▶ Description of the task: Count how many lines of the material hold "materials". Respond with that number alone.
*** Source data ***
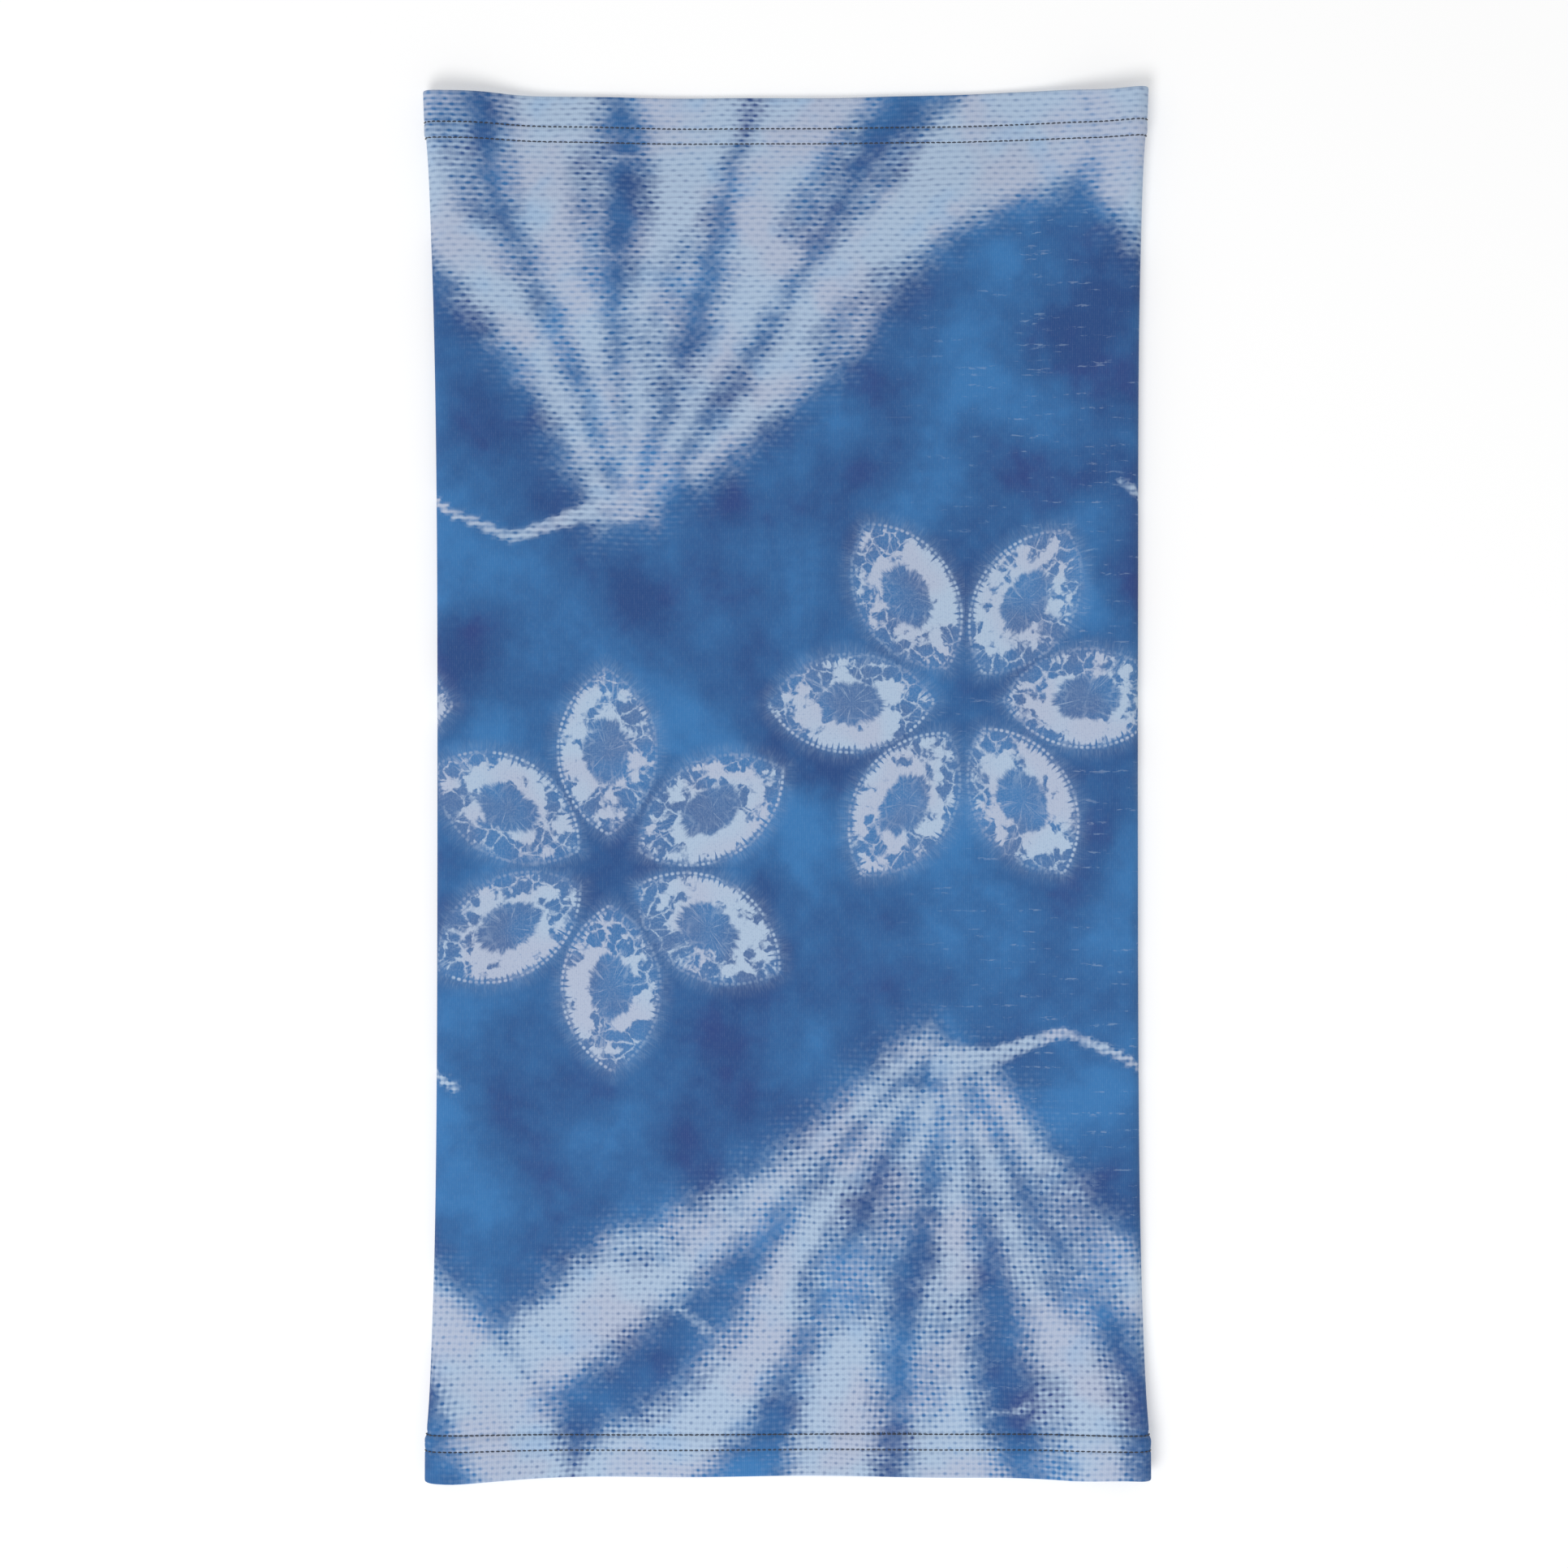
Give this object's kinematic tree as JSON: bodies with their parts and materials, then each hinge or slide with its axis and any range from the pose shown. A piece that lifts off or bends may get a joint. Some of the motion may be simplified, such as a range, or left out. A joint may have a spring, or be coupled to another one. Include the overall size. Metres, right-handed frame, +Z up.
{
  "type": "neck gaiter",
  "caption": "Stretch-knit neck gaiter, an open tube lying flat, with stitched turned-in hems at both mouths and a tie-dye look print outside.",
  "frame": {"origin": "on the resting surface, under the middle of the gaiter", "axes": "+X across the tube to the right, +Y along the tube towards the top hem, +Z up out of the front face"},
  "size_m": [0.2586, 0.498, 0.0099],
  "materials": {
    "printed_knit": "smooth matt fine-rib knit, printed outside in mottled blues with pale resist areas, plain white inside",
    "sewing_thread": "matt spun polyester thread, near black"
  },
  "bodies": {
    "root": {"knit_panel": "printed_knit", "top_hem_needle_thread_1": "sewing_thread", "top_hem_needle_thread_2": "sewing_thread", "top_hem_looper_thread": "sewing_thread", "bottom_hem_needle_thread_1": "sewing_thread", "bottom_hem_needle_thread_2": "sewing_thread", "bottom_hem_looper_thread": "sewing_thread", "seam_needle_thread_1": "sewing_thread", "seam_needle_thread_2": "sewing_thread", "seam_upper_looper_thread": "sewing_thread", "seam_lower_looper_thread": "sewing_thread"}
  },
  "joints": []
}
***
▶ Final result: 2